Acquisition tantôt immédiate, tantôt lente. Répétition de l’acte, nécessaire dans certains cas, inutile dans d’autres. Inégalité des mémoires organiques suivant les personnes : elle est rapide chez les uns, lente ou totalement réfractaire chez d’autres (la maladresse est le résultat d’une mauvaise mémoire organique). Chez les uns, permanence des associations une fois formées ; chez les autres, facilité à les perdre, à les oublier. Disposition de ces actes en séries simultanées ou successives, comme pour les souvenirs conscients. Ici même, un fait bien digne d’être remarqué : c’est que chaque membre de la série suggère le suivant : c’est ce qui arrive, quand nous marchons sans y penser. Tout en dormant, des soldats à pied et même des cavaliers en selle ont pu continuer leur route, quoique ces derniers aient à se tenir constamment en équilibre. Cette suggession organique est encore plus frappante dans le cas cité par Carpenter[1] d’un pianiste accompli qui exécuta un morceau de musique en dormant, fait qu’il faut attribuer moins au sens de l’ouïe qu’au sens musculaire qui suggérait la succession des mouvements. Sans chercher des cas extraordinaires, nous trouvons dans nos actes journaliers des séries organiques complexes et bien déterminées, c’est-à-dire dont le commencement et la fin sont fixes et dont les termes, différents les uns des autres, se succèdent dans un ordre constant. Exemple : monter ou descendre un escalier dont nous avons un long usage.

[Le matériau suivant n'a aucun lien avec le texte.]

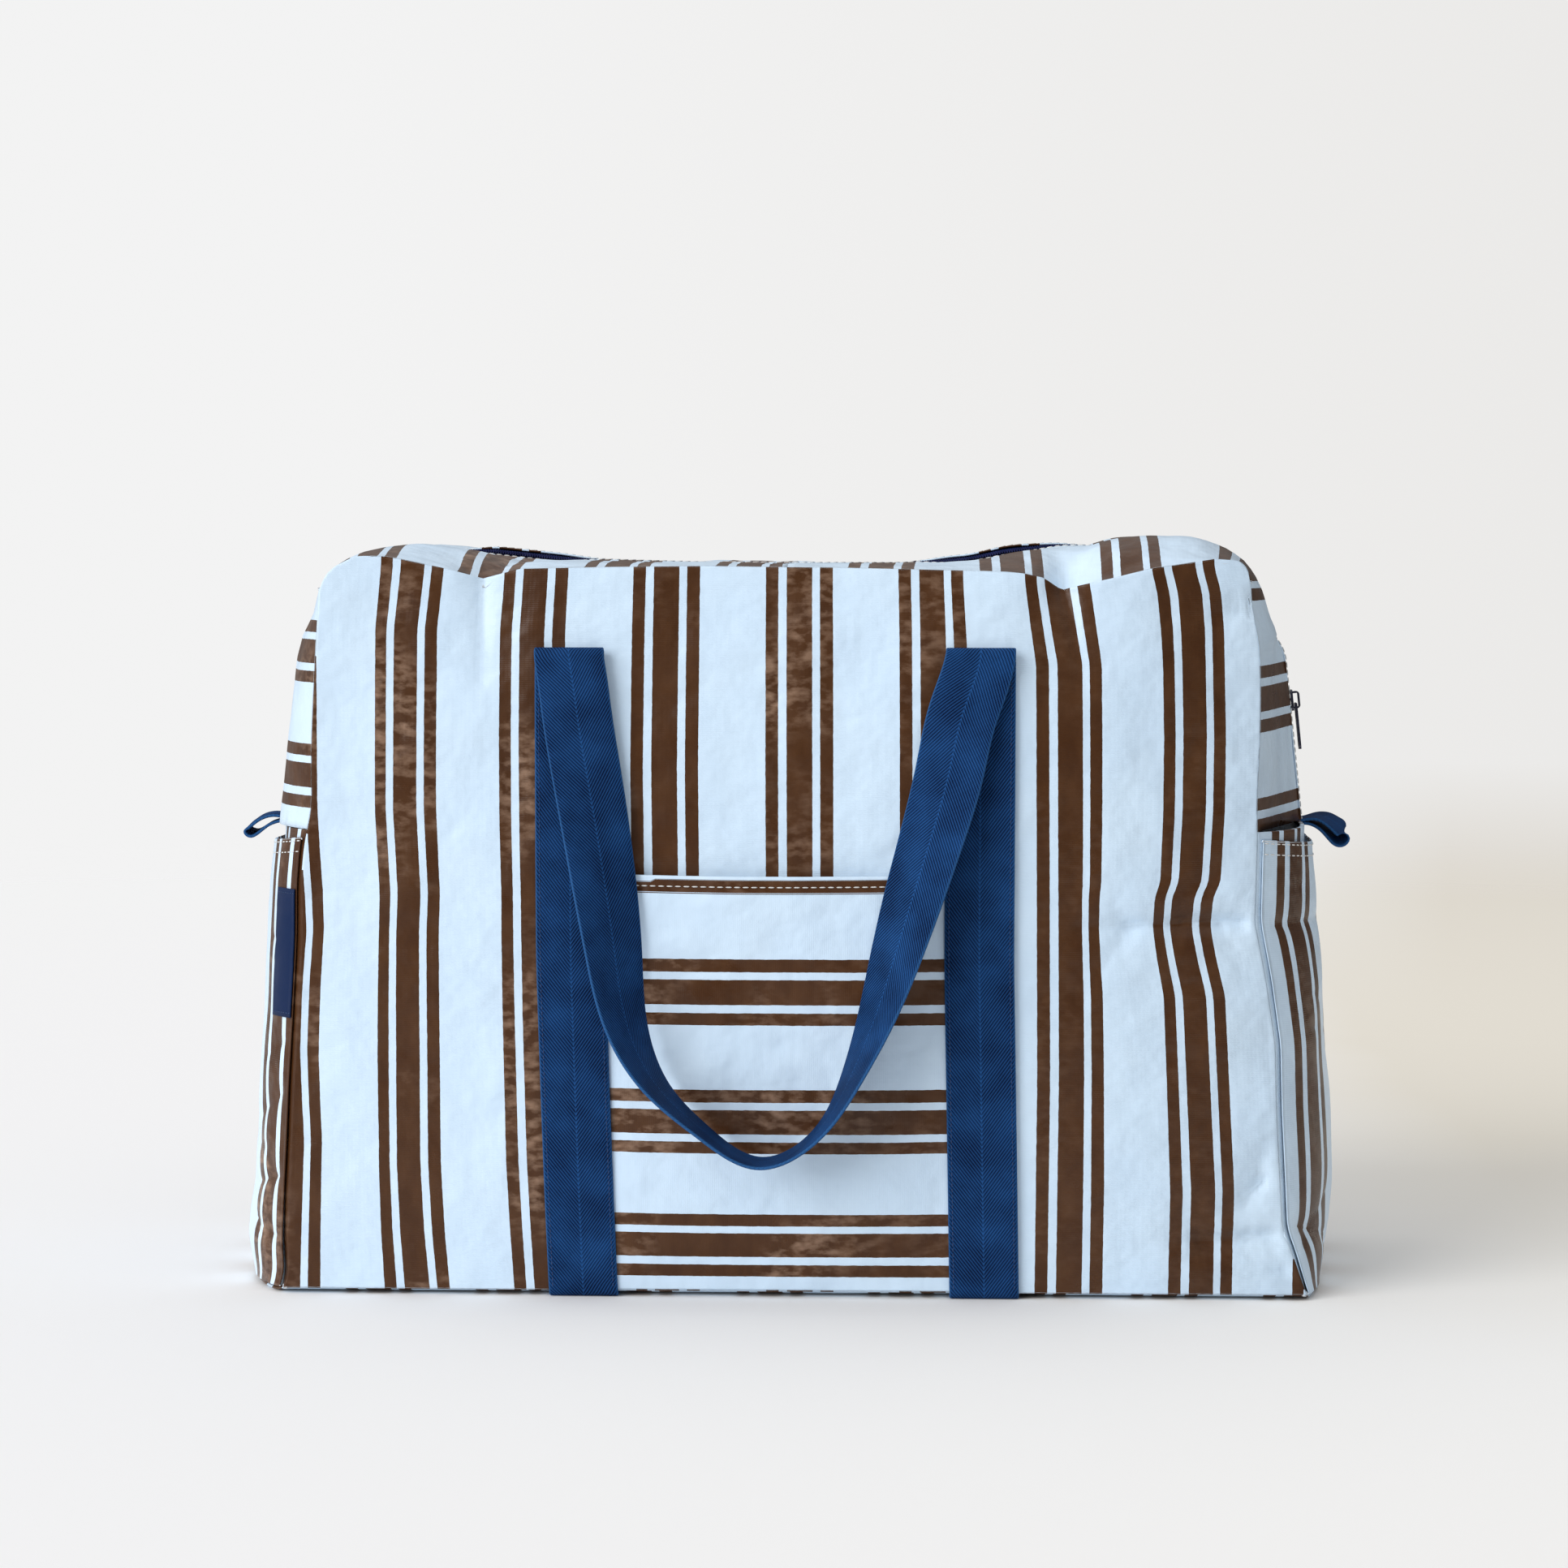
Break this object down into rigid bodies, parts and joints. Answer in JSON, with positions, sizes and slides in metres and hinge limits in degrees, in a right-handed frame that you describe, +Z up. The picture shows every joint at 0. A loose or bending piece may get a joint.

Notre mémoire psychologique ignore le nombre des marches ; notre mémoire organique le connaît à sa manière, ainsi que la division en étage, sa distribution des paliers et d’autres détails ; elle ne se trompe pas. Ne doit-on pas dire que, pour la mémoire organique, ces séries bien définies sont rigoureusement les analogues d’une

  1. Mental Physiology, p. 75, § 71.